» **Instructions to follow**:
Repeat the lines that follow, leaving nothing out.

» **Recorded information**:
++++++++

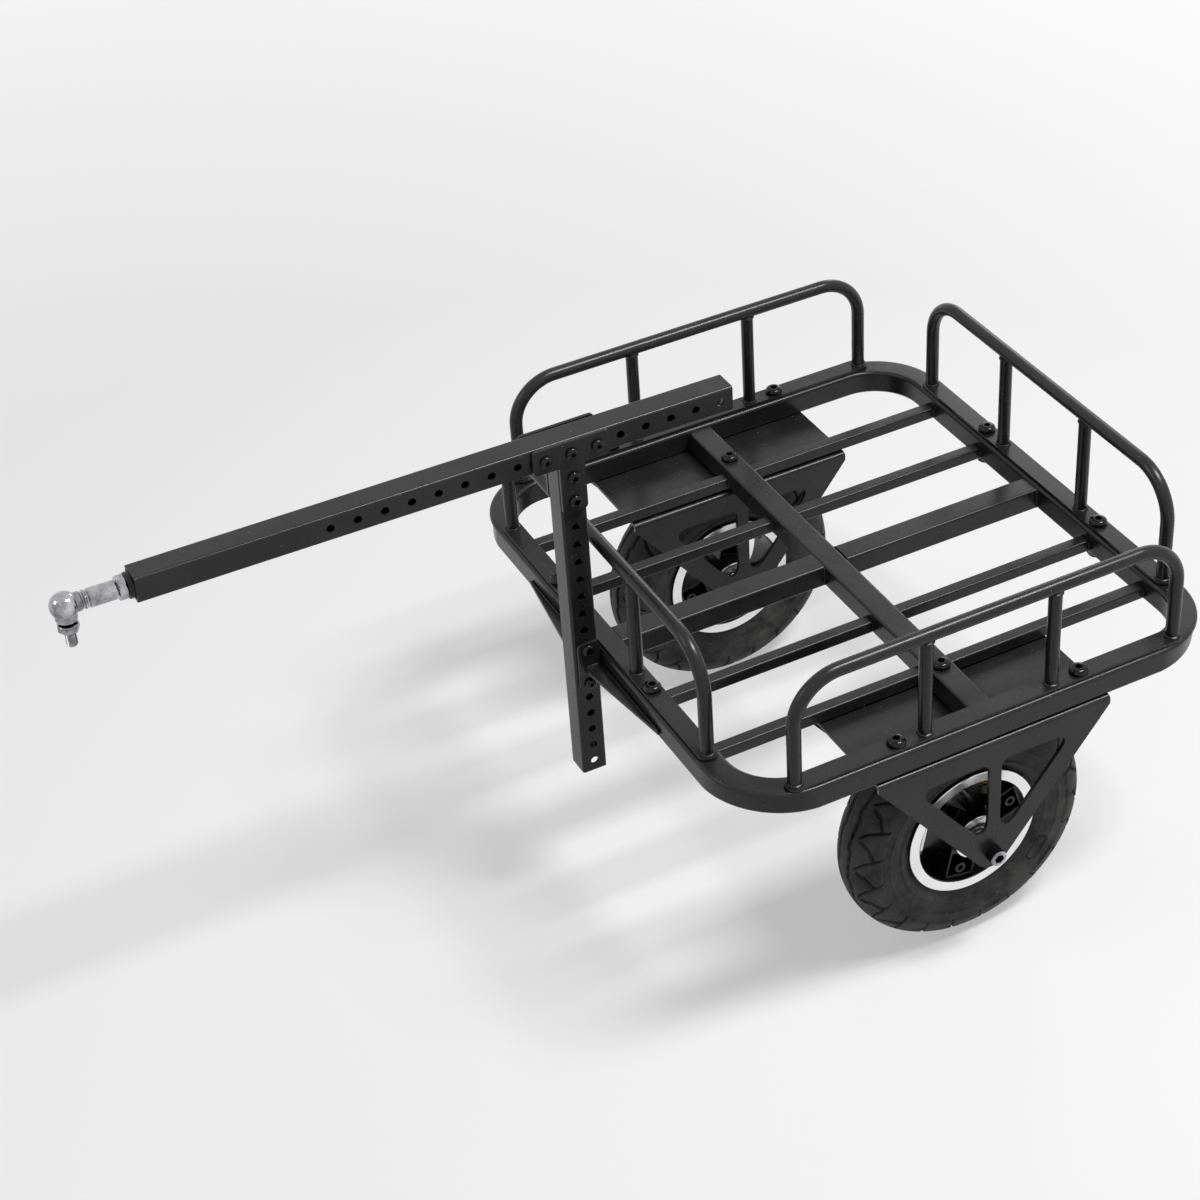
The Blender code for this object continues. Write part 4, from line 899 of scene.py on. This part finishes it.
# %% Screws through the plates
HEAD_X = PLATE_X + SHEET + GAP
small_screw = screw(radius=4.75, height=2.8, flat=2.2, key=3, depth=1.6, shank=2.5, grip=2 * HEAD_X,
                    nut_width=8, nut_height=4)
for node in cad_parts:
    if node.startswith(("tee_bolt_", "post_bolt_")):
        middle = middle_of(node)
        middle.x = HEAD_X * MM
        piece(f"{node}_screw", small_screw, frame_at(middle) @ turn(90, "Y") @ turn(rng.uniform(0, 60)),
              black_screw, "black_steel", [node], sharp=30)
print("small screws,", len(small_screw.polygons), "faces each")

# %% [markdown]
# ## Tyres
# A moulded tyre is a ring whose section is close to an oval with square shoulders. The profile is
# spun once round in many steps, about one for each millimetre of tread. The tread's grooves are
# then pressed in along lines drawn on the unrolled tread: on each side of the middle a zigzag, a
# long cross groove and two short ones, which repeat all the way round. The tread ends in a step,
# the sidewall has a sunk band between two ridges, and a plain oval pad is outlined on the band.

# %% The tyre's plain ring
TYRE_RADIUS = size_of("left_tyre").z / 2
TYRE_HALF = size_of("left_tyre").x / 2
CROWN = TYRE_RADIUS - TYRE_HALF
PITCHES, STEPS_PER_PITCH = 21, 32
PITCH = 2 * math.pi * TYRE_RADIUS / PITCHES
BEAD_AND_INSIDE = mirrored([(57, -17.6), (55.1, -16.9), (51.6, -16.7), (51.4, -16.4), (51.4, -11.7),
                            (60, -18.4), (75, -19.5), (88, -15), (94, -7)], (95, 0))


def oval(degrees):
    """A point (radius, height) on the tyre's outside."""
    angle = math.radians(degrees)
    square = (abs(math.cos(angle)) ** 2.2 + abs(math.sin(angle)) ** 2.2) ** (-1 / 2.2)
    return CROWN + TYRE_HALF * square * math.cos(angle), TYRE_HALF * square * math.sin(angle)


angles = np.linspace(0, 120, 481)
outline = np.array([oval(a) for a in angles])
along = np.concatenate([[0], np.cumsum(np.linalg.norm(np.diff(outline, axis=0), axis=1))])
stops = [*np.arange(0, 44.5, 0.85), *np.linspace(45, along[-1], 10)]
stops = [float(a) for a in np.interp(stops, along, angles)]
profile = [oval(a) for a in reversed(stops)] + [oval(-a) for a in stops[1:]] + BEAD_AND_INSIDE
tyre_mesh = spun(PITCHES * STEPS_PER_PITCH, profile, closed=True)
print("tyre", round(2 * TYRE_RADIUS), "mm,", len(tyre_mesh.polygons), "faces")

# %% Grooves, steps and ridges
PAD_RADIUS, PAD_AT, PAD_HALF_LENGTH, PAD_HALF_WIDTH = 69.0, -36, 7, 4
GROOVE_EDGE = 0.7
GROOVES = (  # points (along the pitch, out from the middle), half width, depth
    ([(0, 7.4), (0.86 * PITCH, 5.2), (PITCH, 7.4)], 1.3, 2.8),
    ([(0, 33), (2.1, 28.5), (3.3, 25), (5.6, 20), (9, 16), (13, 12.5)], 0.85, 2.3),
    ([(-13.5, 14.5), (-10, 20)], 1.2, 2.6),
    ([(-8.3, 21.6), (0.5, 26), (2, 28.3)], 1.0, 2.4),
)


def groove(distance, half_width, depth):
    share = np.clip((half_width - distance) / GROOVE_EDGE + 0.5, 0, 1)
    return depth * share * share * (3 - 2 * share)


def ridge(s, at, height, half_width):
    return height * np.clip(1 - np.abs(s - at) / half_width, 0, 1)


def step_down(s, at, height, length):
    return height * np.clip((s - at) / length, 0, 1)


def to_line(u, s, points):
    """How far each (u, s) is from a line of points that repeats at each pitch."""
    best = np.full(len(u), 1e9)
    for (u0, s0), (u1, s1) in zip(points, points[1:]):
        for repeat in (-PITCH, 0, PITCH):
            du, ds = u1 - u0, s1 - s0
            share = np.clip(((u - u0 - repeat) * du + (s - s0) * ds) / (du * du + ds * ds), 0, 1)
            best = np.minimum(best, np.hypot(u - u0 - repeat - share * du, s - s0 - share * ds))
    return best


co = np.empty(len(tyre_mesh.vertices) * 3)
tyre_mesh.vertices.foreach_get("co", co)
co = co.reshape(-1, 3)
radius = np.hypot(co[:, 0], co[:, 1])
around = np.degrees(np.arctan2(co[:, 1], co[:, 0]))
tilt = np.degrees(np.arctan2(co[:, 2], radius - CROWN))
outside = (np.hypot(co[:, 2], radius - CROWN) > TYRE_HALF - 2) & (np.abs(tilt) < 119)
s = np.interp(np.abs(tilt), angles, along)
u = np.mod(around / 360 * PITCHES + np.where(co[:, 2] >= 0, 0, 0.5), 1) * PITCH
depth = np.zeros(len(s))
for points, half_width, deep in GROOVES:
    depth = np.maximum(depth, groove(to_line(u, s, points), half_width, deep))
depth += step_down(s, 33.2, 1.1, 0.6) + step_down(s, 41.4, 0.6, 0.8)
depth -= ridge(s, 41.2, 0.9, 0.9)
depth -= ridge(s, 51, 0.5, 1.6)
past_pad = np.radians(np.mod(around - PAD_AT + 180, 360) - 180) * PAD_RADIUS
to_middle = np.hypot(radius - PAD_RADIUS, np.maximum(np.abs(past_pad) - PAD_HALF_LENGTH, 0))
depth += 1.1 * np.clip(1.5 - np.abs(to_middle - PAD_HALF_WIDTH) * 1.5, 0, 1)
depth = np.where(outside & (s < 53.5), np.maximum(depth, 0.005), 0)
inward = np.stack([radius - CROWN, co[:, 2]], axis=1)
inward /= np.linalg.norm(inward, axis=1)[:, None]
new_radius = radius - depth * inward[:, 0]
co[:, 0] *= new_radius / radius
co[:, 1] *= new_radius / radius
co[:, 2] -= depth * inward[:, 1]
tyre_mesh.vertices.foreach_set("co", co.ravel())
tyre_mesh.update()
for side, place in WHEELS.items():
    piece(f"{side}_tyre_moulded", tyre_mesh, place, rubber, "rubber", [f"{side}_tyre"], f"{side}_wheel", 60)
print(len(GROOVES), "kinds of groove, up to", round(float(depth.max()), 1), "mm deep")

# %% [markdown]
# ## Rims
# The rim is a casting: a barrel, a hub and three box-like spokes. Each face of a spoke is inset
# to leave a rib all round, then sunk to a floor, and a boss for the screw that joins the rim's
# halves stands in the pocket. The barrel's ends and the hub's ends are turned bright after the
# paint, so they are rings of their own in a bright finish.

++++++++

» **Response**:
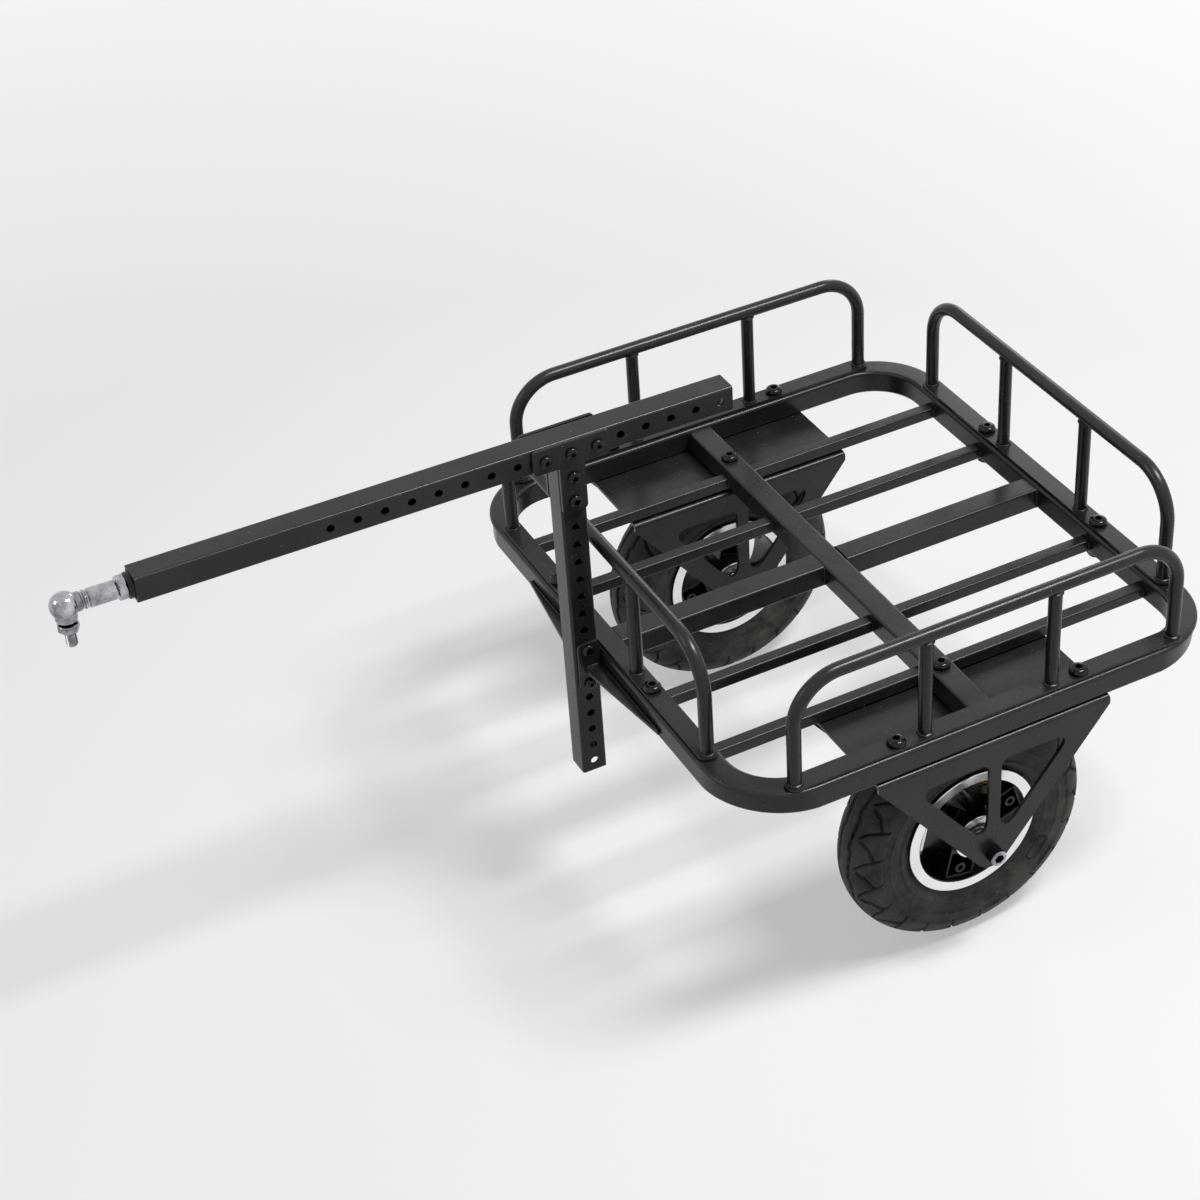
The Blender code for this object continues. Write part 4, from line 899 of scene.py on. This part finishes it.
# %% Screws through the plates
HEAD_X = PLATE_X + SHEET + GAP
small_screw = screw(radius=4.75, height=2.8, flat=2.2, key=3, depth=1.6, shank=2.5, grip=2 * HEAD_X,
                    nut_width=8, nut_height=4)
for node in cad_parts:
    if node.startswith(("tee_bolt_", "post_bolt_")):
        middle = middle_of(node)
        middle.x = HEAD_X * MM
        piece(f"{node}_screw", small_screw, frame_at(middle) @ turn(90, "Y") @ turn(rng.uniform(0, 60)),
              black_screw, "black_steel", [node], sharp=30)
print("small screws,", len(small_screw.polygons), "faces each")

# %% [markdown]
# ## Tyres
# A moulded tyre is a ring whose section is close to an oval with square shoulders. The profile is
# spun once round in many steps, about one for each millimetre of tread. The tread's grooves are
# then pressed in along lines drawn on the unrolled tread: on each side of the middle a zigzag, a
# long cross groove and two short ones, which repeat all the way round. The tread ends in a step,
# the sidewall has a sunk band between two ridges, and a plain oval pad is outlined on the band.

# %% The tyre's plain ring
TYRE_RADIUS = size_of("left_tyre").z / 2
TYRE_HALF = size_of("left_tyre").x / 2
CROWN = TYRE_RADIUS - TYRE_HALF
PITCHES, STEPS_PER_PITCH = 21, 32
PITCH = 2 * math.pi * TYRE_RADIUS / PITCHES
BEAD_AND_INSIDE = mirrored([(57, -17.6), (55.1, -16.9), (51.6, -16.7), (51.4, -16.4), (51.4, -11.7),
                            (60, -18.4), (75, -19.5), (88, -15), (94, -7)], (95, 0))


def oval(degrees):
    """A point (radius, height) on the tyre's outside."""
    angle = math.radians(degrees)
    square = (abs(math.cos(angle)) ** 2.2 + abs(math.sin(angle)) ** 2.2) ** (-1 / 2.2)
    return CROWN + TYRE_HALF * square * math.cos(angle), TYRE_HALF * square * math.sin(angle)


angles = np.linspace(0, 120, 481)
outline = np.array([oval(a) for a in angles])
along = np.concatenate([[0], np.cumsum(np.linalg.norm(np.diff(outline, axis=0), axis=1))])
stops = [*np.arange(0, 44.5, 0.85), *np.linspace(45, along[-1], 10)]
stops = [float(a) for a in np.interp(stops, along, angles)]
profile = [oval(a) for a in reversed(stops)] + [oval(-a) for a in stops[1:]] + BEAD_AND_INSIDE
tyre_mesh = spun(PITCHES * STEPS_PER_PITCH, profile, closed=True)
print("tyre", round(2 * TYRE_RADIUS), "mm,", len(tyre_mesh.polygons), "faces")

# %% Grooves, steps and ridges
PAD_RADIUS, PAD_AT, PAD_HALF_LENGTH, PAD_HALF_WIDTH = 69.0, -36, 7, 4
GROOVE_EDGE = 0.7
GROOVES = (  # points (along the pitch, out from the middle), half width, depth
    ([(0, 7.4), (0.86 * PITCH, 5.2), (PITCH, 7.4)], 1.3, 2.8),
    ([(0, 33), (2.1, 28.5), (3.3, 25), (5.6, 20), (9, 16), (13, 12.5)], 0.85, 2.3),
    ([(-13.5, 14.5), (-10, 20)], 1.2, 2.6),
    ([(-8.3, 21.6), (0.5, 26), (2, 28.3)], 1.0, 2.4),
)


def groove(distance, half_width, depth):
    share = np.clip((half_width - distance) / GROOVE_EDGE + 0.5, 0, 1)
    return depth * share * share * (3 - 2 * share)


def ridge(s, at, height, half_width):
    return height * np.clip(1 - np.abs(s - at) / half_width, 0, 1)


def step_down(s, at, height, length):
    return height * np.clip((s - at) / length, 0, 1)


def to_line(u, s, points):
    """How far each (u, s) is from a line of points that repeats at each pitch."""
    best = np.full(len(u), 1e9)
    for (u0, s0), (u1, s1) in zip(points, points[1:]):
        for repeat in (-PITCH, 0, PITCH):
            du, ds = u1 - u0, s1 - s0
            share = np.clip(((u - u0 - repeat) * du + (s - s0) * ds) / (du * du + ds * ds), 0, 1)
            best = np.minimum(best, np.hypot(u - u0 - repeat - share * du, s - s0 - share * ds))
    return best


co = np.empty(len(tyre_mesh.vertices) * 3)
tyre_mesh.vertices.foreach_get("co", co)
co = co.reshape(-1, 3)
radius = np.hypot(co[:, 0], co[:, 1])
around = np.degrees(np.arctan2(co[:, 1], co[:, 0]))
tilt = np.degrees(np.arctan2(co[:, 2], radius - CROWN))
outside = (np.hypot(co[:, 2], radius - CROWN) > TYRE_HALF - 2) & (np.abs(tilt) < 119)
s = np.interp(np.abs(tilt), angles, along)
u = np.mod(around / 360 * PITCHES + np.where(co[:, 2] >= 0, 0, 0.5), 1) * PITCH
depth = np.zeros(len(s))
for points, half_width, deep in GROOVES:
    depth = np.maximum(depth, groove(to_line(u, s, points), half_width, deep))
depth += step_down(s, 33.2, 1.1, 0.6) + step_down(s, 41.4, 0.6, 0.8)
depth -= ridge(s, 41.2, 0.9, 0.9)
depth -= ridge(s, 51, 0.5, 1.6)
past_pad = np.radians(np.mod(around - PAD_AT + 180, 360) - 180) * PAD_RADIUS
to_middle = np.hypot(radius - PAD_RADIUS, np.maximum(np.abs(past_pad) - PAD_HALF_LENGTH, 0))
depth += 1.1 * np.clip(1.5 - np.abs(to_middle - PAD_HALF_WIDTH) * 1.5, 0, 1)
depth = np.where(outside & (s < 53.5), np.maximum(depth, 0.005), 0)
inward = np.stack([radius - CROWN, co[:, 2]], axis=1)
inward /= np.linalg.norm(inward, axis=1)[:, None]
new_radius = radius - depth * inward[:, 0]
co[:, 0] *= new_radius / radius
co[:, 1] *= new_radius / radius
co[:, 2] -= depth * inward[:, 1]
tyre_mesh.vertices.foreach_set("co", co.ravel())
tyre_mesh.update()
for side, place in WHEELS.items():
    piece(f"{side}_tyre_moulded", tyre_mesh, place, rubber, "rubber", [f"{side}_tyre"], f"{side}_wheel", 60)
print(len(GROOVES), "kinds of groove, up to", round(float(depth.max()), 1), "mm deep")

# %% [markdown]
# ## Rims
# The rim is a casting: a barrel, a hub and three box-like spokes. Each face of a spoke is inset
# to leave a rib all round, then sunk to a floor, and a boss for the screw that joins the rim's
# halves stands in the pocket. The barrel's ends and the hub's ends are turned bright after the
# paint, so they are rings of their own in a bright finish.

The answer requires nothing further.